Social networking for fossils shows community impacts of mass extinctions
As expected, the number of communities — a group of different species living in the same general area — dropped during mass extinction events. But the rate at which communities disappeared did not always track with the overall loss of life and biodiversity during an extinction, a result that suggests that the ecological impacts of an extinction are not always linked with the number of species that perish.
“There have been times in our history where there have been major events that saw tremendous changes in communities, but very few species disappeared,” said lead author Drew Muscente, who conducted the study when he was a postdoctoral researcher at The University of Texas at Austin’s Jackson School of Geosciences. “And there have been events where many species had disappeared and communities and ecosystems were barely affected at all.”
Muscente is now an assistant professor at Cornell College. The study was recently published in the journal Geology.
The results underscore the importance of studying communities to get a broader perspective on environmental change — both in the past and in the present.
“We try to understand how changes in these communities lead to fundamental transformation of entire ecosystems,” said coauthor Rowan Martindale, an associate professor at the Jackson School.
Identifying communities in the fossil record is notoriously difficult. Most research on paleocommunities focuses on comparing samples and collections of fossils that have been taken from rocks of various ages and locations. And although conventional computational methods can be used to group samples into paleocommunities, they work best with relatively small datasets of only a few hundred or thousand fossil collections. Due to this limitation, the conventional methods can only be applied to data from specific regions and time periods, as opposed to the entire record.
The researchers were able to overcome these challenges and examine the entire fossil record by applying a community detection algorithm based on network analysis methods.
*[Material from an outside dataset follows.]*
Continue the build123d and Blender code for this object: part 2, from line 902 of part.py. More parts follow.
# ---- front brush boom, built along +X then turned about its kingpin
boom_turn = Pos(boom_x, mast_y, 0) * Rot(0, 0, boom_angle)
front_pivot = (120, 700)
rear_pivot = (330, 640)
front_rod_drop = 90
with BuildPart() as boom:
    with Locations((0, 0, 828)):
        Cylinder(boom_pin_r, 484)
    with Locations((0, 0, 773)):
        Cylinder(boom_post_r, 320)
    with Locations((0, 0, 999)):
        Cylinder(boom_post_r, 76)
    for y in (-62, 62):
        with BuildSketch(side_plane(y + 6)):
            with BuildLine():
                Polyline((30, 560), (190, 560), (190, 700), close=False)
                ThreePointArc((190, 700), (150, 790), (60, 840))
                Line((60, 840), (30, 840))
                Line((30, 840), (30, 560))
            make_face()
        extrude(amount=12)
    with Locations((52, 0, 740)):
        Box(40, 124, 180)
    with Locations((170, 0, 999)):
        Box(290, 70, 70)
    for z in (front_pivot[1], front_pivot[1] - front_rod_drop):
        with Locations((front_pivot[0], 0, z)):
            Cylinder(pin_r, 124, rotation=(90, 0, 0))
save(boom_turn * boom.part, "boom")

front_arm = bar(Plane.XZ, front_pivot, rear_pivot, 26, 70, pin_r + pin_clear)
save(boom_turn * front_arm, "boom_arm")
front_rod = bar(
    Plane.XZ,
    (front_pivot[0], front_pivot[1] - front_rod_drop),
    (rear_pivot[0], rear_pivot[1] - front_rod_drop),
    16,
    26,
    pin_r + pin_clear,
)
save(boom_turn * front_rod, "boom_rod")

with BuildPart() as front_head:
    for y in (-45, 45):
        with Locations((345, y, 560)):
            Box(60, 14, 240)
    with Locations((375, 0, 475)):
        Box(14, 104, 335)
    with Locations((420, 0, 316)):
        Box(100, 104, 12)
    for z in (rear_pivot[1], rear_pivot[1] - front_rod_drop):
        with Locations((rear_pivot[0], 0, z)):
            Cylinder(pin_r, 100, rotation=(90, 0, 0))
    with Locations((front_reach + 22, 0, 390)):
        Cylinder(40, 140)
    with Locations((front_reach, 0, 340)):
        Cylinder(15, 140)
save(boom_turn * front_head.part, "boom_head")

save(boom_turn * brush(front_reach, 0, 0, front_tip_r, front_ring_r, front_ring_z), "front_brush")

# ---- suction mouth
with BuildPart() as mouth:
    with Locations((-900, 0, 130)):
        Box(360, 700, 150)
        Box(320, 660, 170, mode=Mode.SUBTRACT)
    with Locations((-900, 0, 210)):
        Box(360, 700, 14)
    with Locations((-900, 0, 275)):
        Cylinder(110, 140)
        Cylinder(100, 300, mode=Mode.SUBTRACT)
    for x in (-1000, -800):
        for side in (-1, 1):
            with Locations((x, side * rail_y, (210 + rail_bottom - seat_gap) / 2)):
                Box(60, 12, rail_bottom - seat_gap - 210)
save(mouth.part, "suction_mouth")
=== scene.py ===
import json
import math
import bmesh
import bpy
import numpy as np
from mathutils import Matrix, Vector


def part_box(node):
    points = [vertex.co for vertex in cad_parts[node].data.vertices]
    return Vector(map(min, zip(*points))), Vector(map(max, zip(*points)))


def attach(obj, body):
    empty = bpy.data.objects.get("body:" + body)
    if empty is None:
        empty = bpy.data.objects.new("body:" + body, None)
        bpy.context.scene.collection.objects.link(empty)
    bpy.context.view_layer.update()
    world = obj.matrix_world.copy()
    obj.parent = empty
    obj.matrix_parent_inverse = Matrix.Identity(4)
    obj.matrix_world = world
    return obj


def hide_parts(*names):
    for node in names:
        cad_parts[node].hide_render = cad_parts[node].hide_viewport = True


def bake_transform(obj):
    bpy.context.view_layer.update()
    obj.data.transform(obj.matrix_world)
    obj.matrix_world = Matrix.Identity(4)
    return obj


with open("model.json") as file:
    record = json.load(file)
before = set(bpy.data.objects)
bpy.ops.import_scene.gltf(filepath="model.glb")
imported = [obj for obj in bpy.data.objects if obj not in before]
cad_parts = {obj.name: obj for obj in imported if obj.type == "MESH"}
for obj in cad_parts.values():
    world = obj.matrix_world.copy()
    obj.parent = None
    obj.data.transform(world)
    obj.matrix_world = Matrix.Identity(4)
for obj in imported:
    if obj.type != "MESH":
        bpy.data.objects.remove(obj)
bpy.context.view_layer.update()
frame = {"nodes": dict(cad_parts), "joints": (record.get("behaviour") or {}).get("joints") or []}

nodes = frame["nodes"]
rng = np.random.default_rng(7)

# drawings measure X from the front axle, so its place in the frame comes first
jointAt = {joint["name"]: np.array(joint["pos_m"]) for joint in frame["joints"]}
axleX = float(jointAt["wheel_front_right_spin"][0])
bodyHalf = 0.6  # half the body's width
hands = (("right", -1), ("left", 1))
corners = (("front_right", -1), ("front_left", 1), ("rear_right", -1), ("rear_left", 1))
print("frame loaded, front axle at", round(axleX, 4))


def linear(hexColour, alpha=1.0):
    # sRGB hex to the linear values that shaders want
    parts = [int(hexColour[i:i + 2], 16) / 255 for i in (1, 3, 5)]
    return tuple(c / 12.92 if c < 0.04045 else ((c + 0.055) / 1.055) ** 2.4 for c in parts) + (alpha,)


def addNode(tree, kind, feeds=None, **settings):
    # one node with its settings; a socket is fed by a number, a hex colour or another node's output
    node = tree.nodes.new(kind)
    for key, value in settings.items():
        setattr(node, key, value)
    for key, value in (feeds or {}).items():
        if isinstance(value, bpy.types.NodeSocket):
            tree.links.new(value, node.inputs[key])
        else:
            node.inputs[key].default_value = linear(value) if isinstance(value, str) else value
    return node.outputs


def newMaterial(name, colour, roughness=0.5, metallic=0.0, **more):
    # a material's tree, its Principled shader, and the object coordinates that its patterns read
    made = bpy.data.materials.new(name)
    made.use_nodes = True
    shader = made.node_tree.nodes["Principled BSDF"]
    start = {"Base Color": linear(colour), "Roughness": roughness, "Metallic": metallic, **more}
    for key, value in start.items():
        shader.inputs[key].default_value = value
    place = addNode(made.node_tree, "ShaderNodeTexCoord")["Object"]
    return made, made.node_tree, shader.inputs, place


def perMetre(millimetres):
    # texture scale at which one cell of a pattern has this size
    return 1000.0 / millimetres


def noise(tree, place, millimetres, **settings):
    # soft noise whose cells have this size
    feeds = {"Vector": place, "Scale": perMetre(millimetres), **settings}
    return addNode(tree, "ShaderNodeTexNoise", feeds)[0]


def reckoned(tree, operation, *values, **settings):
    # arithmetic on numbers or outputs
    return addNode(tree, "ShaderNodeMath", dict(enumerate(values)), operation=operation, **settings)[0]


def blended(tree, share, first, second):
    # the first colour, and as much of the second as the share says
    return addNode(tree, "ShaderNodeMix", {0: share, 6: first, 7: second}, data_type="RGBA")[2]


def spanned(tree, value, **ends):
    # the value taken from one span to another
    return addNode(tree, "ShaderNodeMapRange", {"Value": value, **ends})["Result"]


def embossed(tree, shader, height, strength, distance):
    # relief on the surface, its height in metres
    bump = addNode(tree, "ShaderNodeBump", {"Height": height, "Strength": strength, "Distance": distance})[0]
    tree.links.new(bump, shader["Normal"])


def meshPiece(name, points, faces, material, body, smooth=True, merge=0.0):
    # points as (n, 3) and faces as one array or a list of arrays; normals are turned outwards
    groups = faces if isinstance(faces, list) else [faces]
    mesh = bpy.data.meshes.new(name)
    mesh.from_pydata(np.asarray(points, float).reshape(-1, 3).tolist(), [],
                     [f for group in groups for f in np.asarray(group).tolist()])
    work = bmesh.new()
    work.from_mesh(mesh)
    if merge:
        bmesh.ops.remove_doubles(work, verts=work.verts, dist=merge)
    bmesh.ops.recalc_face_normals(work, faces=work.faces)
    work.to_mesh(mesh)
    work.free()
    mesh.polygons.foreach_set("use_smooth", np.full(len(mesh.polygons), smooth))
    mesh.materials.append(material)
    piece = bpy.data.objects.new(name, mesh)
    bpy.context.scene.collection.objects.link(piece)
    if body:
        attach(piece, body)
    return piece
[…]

Social media companies are known for using these sorts of methods to connect users, but they are becoming increasingly applied across a range of scientific disciplines.
According to Muscente, this study is the first time that network analysis has been applied to detect paleocommunities throughout the entire fossil record of marine animal life — from when animal life first appeared to the current geologic era.
Matthew Clapham, a paleobiology professor at the University of California Santa Cruz who was not involved with the study, said that another advantage of the network analysis method is the emphasis on visualizing connections, rather than just the types of animals present in an ecosystem.
“It brings the analysis closer to the way that the communities actually worked because communities and interactions between species are networks,” he said.
Drawing on a database of 124,605 collections of marine animal fossils from around the world, and representing 25,749 living and extinct animal groups, or genera, the algorithm identified more than 47 million links between these samples and organized them into 3,937 distinct paleocommunities.
The study tracked the communities and biodiversity over the past 541 million years. The research showed that while mass extinction events took a toll on both, the degree of decline sometimes differed.
Some extinctions affected communities more than biodiversity. Some affected biodiversity more than communities. And some affected both about the same.
Furthermore, the researchers did not find a link between the cause of an extinction and whether it took a great toll on communities or biodiversity.
The results indicate that the larger ecological impacts of extinction are more about which species are lost rather than the number of species lost. If an environment’s key players are preserved, communities can remain intact. But if too many of these players are removed, the community crumbles with it.
Muscente said he hopes that the network analysis methods first applied in this study can be improved and used to study modern ecosystems.
“I’d like to try and bridge the gap from the rock record to the present,” he said.
The study’s other coauthors include scientists at the Rensselaer Polytechnic Institute, the University of Idaho, the Carnegie Institution for Science and Harvard University.
The research was funded by the Keck Foundation, the Deep Carbon Observatory, the Alfred P. Sloan Foundation, the Carnegie Institution for Science and the National Science Foundation.